# [Recorded information]

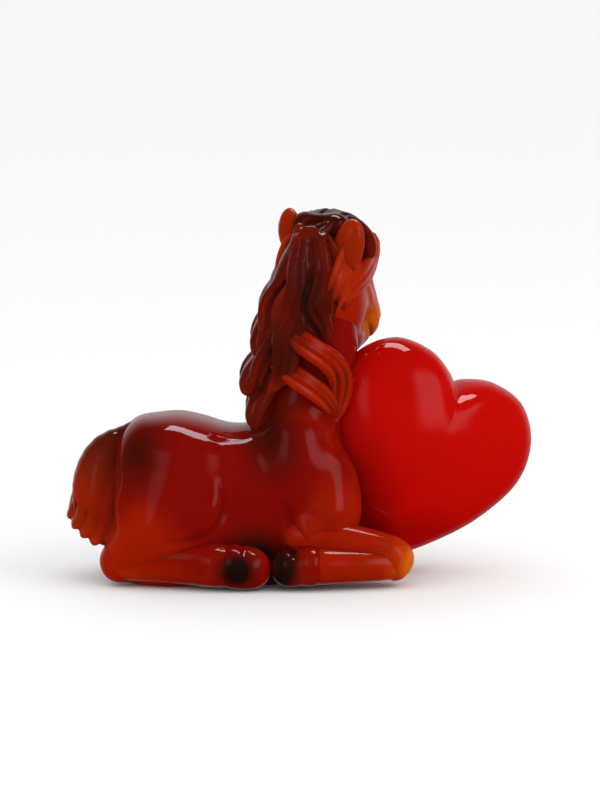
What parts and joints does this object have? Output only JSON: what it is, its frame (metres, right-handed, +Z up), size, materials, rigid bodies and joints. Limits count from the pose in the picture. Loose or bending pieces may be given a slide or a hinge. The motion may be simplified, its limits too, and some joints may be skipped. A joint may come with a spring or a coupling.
{
  "type": "glass horse figurine",
  "caption": "Glossy amber-glass horse lying with folded legs, its head turned to rest on a large puffed red heart that leans on its chest.",
  "frame": {"origin": "middle of the whole figurine's box, on the surface that it stands on", "axes": "+X from the horse's tail towards the heart, +Y towards the horse's left, +Z up"},
  "size_m": [0.0842, 0.035, 0.0677],
  "materials": {
    "amber_glass": "polished, cloudy red-amber glass",
    "smoked_amber": "polished, smoke-darkened amber glass",
    "dark_glass": "polished, near-black smoked glass",
    "red_glass": "polished, opaque-looking red glass"
  },
  "bodies": {
    "root": {"body": "amber_glass", "head": "amber_glass", "ear_left": "amber_glass", "ear_right": "amber_glass", "eye_left": "dark_glass", "eye_right": "dark_glass", "heart": "red_glass", "hind_cannon_left": "amber_glass", "hind_hoof_left": "dark_glass", "forearm_left": "amber_glass", "fore_cannon_left": "amber_glass", "fore_hoof_left": "dark_glass", "hind_cannon_right": "amber_glass", "hind_hoof_right": "dark_glass", "forearm_right": "amber_glass", "fore_cannon_right": "amber_glass", "fore_hoof_right": "dark_glass", "mane_crest": "smoked_amber", "forelock": "smoked_amber", "mane_curtain_left": "smoked_amber", "mane_upper_lock_left": "smoked_amber", "mane_lower_lock_left": "smoked_amber", "cheek_lock_left": "smoked_amber", "mane_curtain_right": "smoked_amber", "mane_upper_lock_right": "smoked_amber", "mane_lower_lock_right": "smoked_amber", "cheek_lock_right": "smoked_amber", "tail": "amber_glass"}
  },
  "joints": []
}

# [Set exercise]
Would you reproduce the material above in full, exactly as given?

# [Right answer]
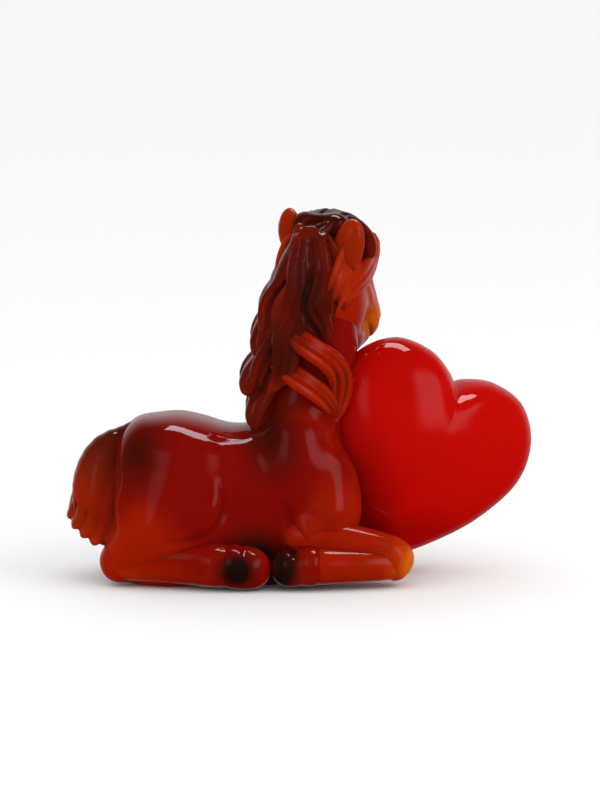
What parts and joints does this object have? Output only JSON: what it is, its frame (metres, right-handed, +Z up), size, materials, rigid bodies and joints. Limits count from the pose in the picture. Loose or bending pieces may be given a slide or a hinge. The motion may be simplified, its limits too, and some joints may be skipped. A joint may come with a spring or a coupling.
{
  "type": "glass horse figurine",
  "caption": "Glossy amber-glass horse lying with folded legs, its head turned to rest on a large puffed red heart that leans on its chest.",
  "frame": {"origin": "middle of the whole figurine's box, on the surface that it stands on", "axes": "+X from the horse's tail towards the heart, +Y towards the horse's left, +Z up"},
  "size_m": [0.0842, 0.035, 0.0677],
  "materials": {
    "amber_glass": "polished, cloudy red-amber glass",
    "smoked_amber": "polished, smoke-darkened amber glass",
    "dark_glass": "polished, near-black smoked glass",
    "red_glass": "polished, opaque-looking red glass"
  },
  "bodies": {
    "root": {"body": "amber_glass", "head": "amber_glass", "ear_left": "amber_glass", "ear_right": "amber_glass", "eye_left": "dark_glass", "eye_right": "dark_glass", "heart": "red_glass", "hind_cannon_left": "amber_glass", "hind_hoof_left": "dark_glass", "forearm_left": "amber_glass", "fore_cannon_left": "amber_glass", "fore_hoof_left": "dark_glass", "hind_cannon_right": "amber_glass", "hind_hoof_right": "dark_glass", "forearm_right": "amber_glass", "fore_cannon_right": "amber_glass", "fore_hoof_right": "dark_glass", "mane_crest": "smoked_amber", "forelock": "smoked_amber", "mane_curtain_left": "smoked_amber", "mane_upper_lock_left": "smoked_amber", "mane_lower_lock_left": "smoked_amber", "cheek_lock_left": "smoked_amber", "mane_curtain_right": "smoked_amber", "mane_upper_lock_right": "smoked_amber", "mane_lower_lock_right": "smoked_amber", "cheek_lock_right": "smoked_amber", "tail": "amber_glass"}
  },
  "joints": []
}